Pantry Shelf Organization Tips
There are a few different ways to maximize the available storage space on your pantry shelves. This includes making the most out of your vertical and horizontal shelving space with some of the following features.
Vertical space is one of the most wasted in things in a pantry or canned food cupboard. Adjustable shelves let you reduce the height between each shelf. Depending on the characteristics of your pantry, you might even be able to get an extra shelf or two in it for even more non-perishable food storage.
There are rail systems with shelving clips and dowel systems that are relatively inexpensive. Depending on how handy you are, you might be able to install them yourself.
When you reduce the height between each shelf, you run the risk of losing track of things in the less visible rear of the shelf. This is especially problematic with canned goods that tend to migrate off to the side when new cans are pushed in from the front. By incorporating dividers into each shelf you can concentrate similar items together to keep them from migrating in the back. It also makes it easier to maximize the horizontal storage space on your shelves.

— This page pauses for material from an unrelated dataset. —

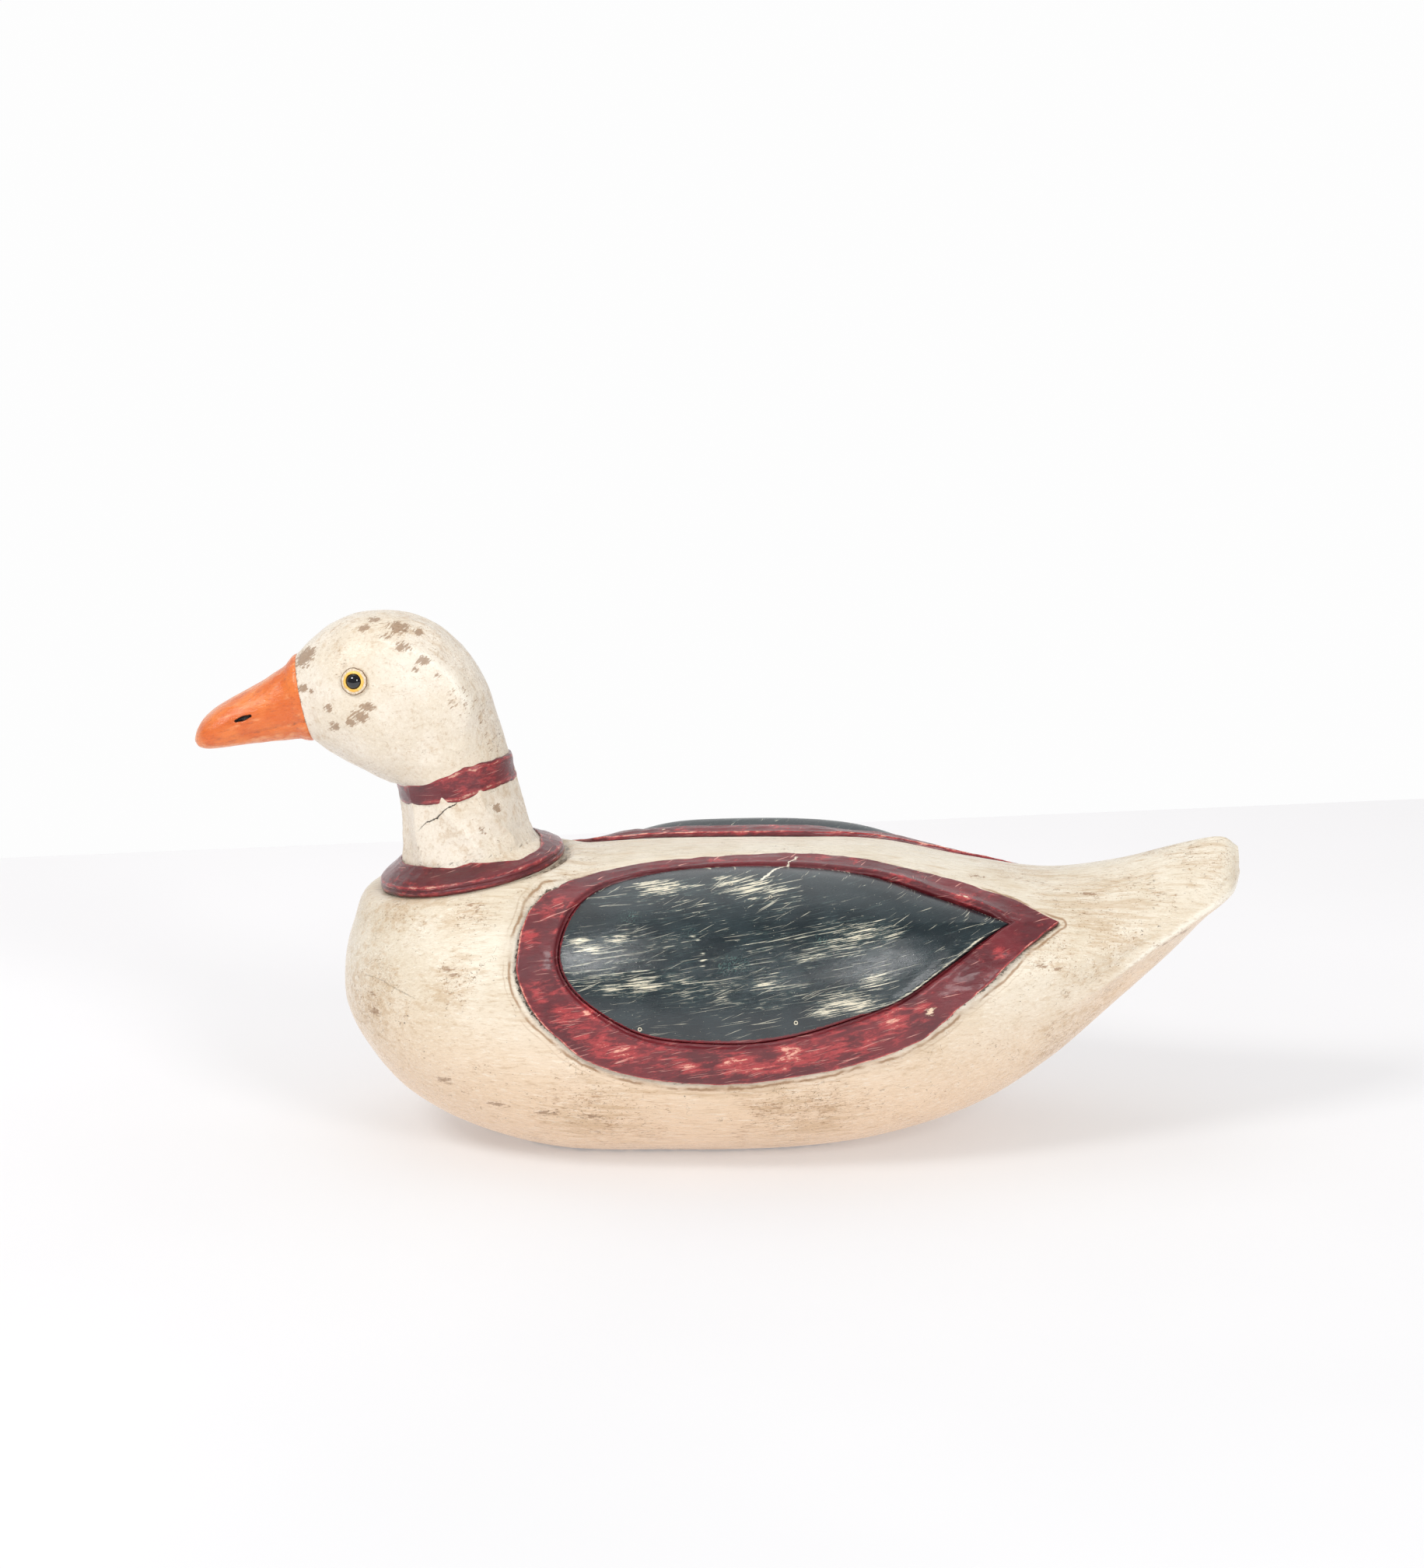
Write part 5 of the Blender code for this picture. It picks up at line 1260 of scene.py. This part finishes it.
# Soft lights: name, place, size in metres and watts.
LIGHTS = (
    ("window_left", (-0.82, -0.76, 1.16), 0.42, 10), ("window_right", (0.71, -1.21, 0.79), 0.42, 9),
    ("top", (-0.2, 0.5, 1.7), 1.2, 3),
)
LENS = 81.95
LOOK_AT = Vector((-0.00184, 0, 0.1306))
CAMERA_PITCH = math.radians(13.5)
CAMERA_DISTANCE = 1.3


def make_stage():
    """The floor, the room, soft lights and the camera."""
    make_floor()
    bpy.context.scene.world = make_world()
    for name, spot, size, energy in LIGHTS:
        lamp = bpy.data.lights.new(name, "AREA")
        lamp.size = size
        lamp.energy = energy
        thing = bpy.data.objects.new(name, lamp)
        thing.location = spot
        thing.rotation_euler = (Vector((0, 0, 0.08)) - Vector(spot)).to_track_quat("-Z", "Y").to_euler()
        thing.visible_camera = False
        bpy.context.scene.collection.objects.link(thing)

    lens = bpy.data.cameras.new("camera")
    lens.sensor_width = 36
    lens.lens = LENS
    camera = bpy.data.objects.new("camera", lens)
    back = Vector((0, -math.cos(CAMERA_PITCH), math.sin(CAMERA_PITCH)))
    camera.location = LOOK_AT + CAMERA_DISTANCE * back
    camera.rotation_euler = (math.pi / 2 - CAMERA_PITCH, 0, 0)
    bpy.context.scene.collection.objects.link(camera)
    bpy.context.scene.camera = camera
    bpy.context.scene.view_settings.view_transform = "Standard"


body_cream = cream_paint("cream_body", BODY_TONES, 0.9, (9, 1, 1), -8, 0, grooved=True)
head_cream = cream_paint("cream_head", HEAD_TONES, 0.6, (1.6, 1, 1.6), -38, 20)
rim_red = red_paint("red_rim", (4, 2, 1), 0)
band_red = red_paint("red_band", (2.5, 2.5, 1), 30, 0.25)
panel_dark = dark_paint("dark_panel", 0)
bill_orange = orange_paint()
putty = putty_paint()
yellow = plain_paint(
    "yellow_paint", (0.85, 0.44, 0.05), (0.88, 0.58, 0.16), 1.6, 0.3, 0.08, darkening=(0.35, 0.18, 0.05))
glass = glass_paint()
nail = nail_paint()
brass = plain_paint("worn_brass", (0.50, 0.42, 0.28), (0.66, 0.58, 0.42), 0.8, 0.35, 0.05, 0.6)
steel = plain_paint("zinc_steel", (0.50, 0.50, 0.51), (0.62, 0.62, 0.62), 3, 0.3, 0.05, 1.0)
lead = plain_paint("cast_lead", (0.20, 0.20, 0.21), (0.30, 0.30, 0.32), 6, 0.45, 0.2, 1.0)
wood = plain_paint("bare_wood", (0.50, 0.34, 0.19), (0.60, 0.43, 0.26), 1.2, 0.5, 0.15, stretch=(6, 1, 1))

place(make_body(body_cream), "root", "body_block", "body_paint")
for side, label in SIDES:
    place(make_rim(side, label, rim_red), "root", "wing_rim_" + label, "rim_paint")
    place(make_panel(side, label, panel_dark), "root", "wing_panel_" + label, "panel_paint")
place(make_neck_post(head_cream), "head", "neck_post", "head_paint")
place(make_ring(band_red), "head", "neck_ring", "rim_paint")
place(make_collar(band_red), "head", "neck_collar", "rim_paint")
place(make_head(head_cream), "head", "head_block", "head_paint")
place(make_bill(bill_orange), "head", "bill", "bill_paint")
make_eyes(putty, yellow, glass)
make_pins(nail)
make_hardware(steel, lead, wood, brass)
make_stage()

bpy.context.view_layer.update()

Shelf dividers are relatively inexpensive. Some are little more than repurposed book stops for shallow shelves. Though for a deep pantry shelf, you will want to use longer dividers to keep canned goods and other non-perishable items in the rear from intermingling.
Bins For Loose Items
Here again, when thoughtfully employed bin systems can make it easy to keep similar items together. It’s especially handy for things like storing medium jars of seasonings that are too large for the kitchen spice rack, as well as other small non-perishable items like jars of bouillon cubes and tea bags.
Under The Shelf Baskets
If your pantry has static shelves that are firmly attached in place, adjustable shelves might not be an easy option. Rather than going through a full pantry remodel, you might be able to save a lot of time and money by mounting sliding baskets under the shelves.
These are simple drawer rails that you screw firmly into the bottom of a shelf with a lot of wasted vertical space beneath it. A wire basket then slides onto the rails to hold loose and other lightweight items. The wire basket is better than a traditional drawer as it lets you see what’s in it, and ultimately puts less load on the shelf it’s mounted under.
Pantry Door Storage Ideas
The backside of the pantry door is one of the lesser-used and lesser thought-of storage spaces in a kitchen. If you take out a measuring tape, chances are you will find there is a fair amount of space between the backside of the pantry door and the front edge of the shelves.
They are very relatively inexpensive and come with strong adhesive on the back of each side. You simply attach the fuzzy “Hook” side to the pantry or cabinet door and then attach the scratchy “Loop” side to the lightweight item you want to attach. This is a great way to store things like spice containers, and boxes of teabags. When the container gets empty you can simply refill it to keep from replacing the hook side of the Velcro.
This borrows the same concept as the Velcro strips, except for ferrous metallic items and kitchen tools. You can find some relatively strong magnetic strips in your average box hardware store. Then you screw it or attach it with a polymer contact adhesive strip. This is a great way to store away things like seldom used specialty knives, excess cutlery, and small metal kitchen tools to free up space in main kitchen storage.
Overhead Pantry Storage Hooks
If you are blessed with a veritable walk-in pantry, then you shouldn’t underestimate the overhead storage potential. Heavy-duty hooks can be fastened directly into the ceiling studs and rafters. Though this might interfere with the overhead lighting in your pantry. If so, then you can use heavy-duty drywall anchors to distribute the load.
This could give you enough capacity to hang bags of onions and garlic or specialty pans. This might help you get some more space in the kitchen itself cupboards or at least keep lesser-used items off the pantry’s crowded shelves.
You can also attach hooks onto the face or trim of upper shelves for net bags. This is another great place to hang things like onions, garlic, and other loose items. While a hook with a wood screw will be firm, it will also permanently alter the wood.
For a less permanent, and more versatile solution, you might want to try contact adhesive hooks. Some of the stout ones can hold over 20 pounds. When want to change the location they usually disconnect with ease.
Stackable Heavy-Duty Totes For Bulk Storage
Buying non-perishable items and semi-perishable foods in bulk are increasingly popular. This includes things like big bags of rice, beans, and flour, as well as canned soups or boxed dinners. Being able to keep them sealed away, yet still close enough at hand to refill kitchen containers is handy.
Rather than storing them on shelves where they can spill or gather dust, consider storing them in heavy-duty tote bins. They can be sealed for extended freshness on semi-perishable goods, and stacked to minimize their basic footprint. Just make sure you clearly label them on the outside to make it easy to find what you want at a glance.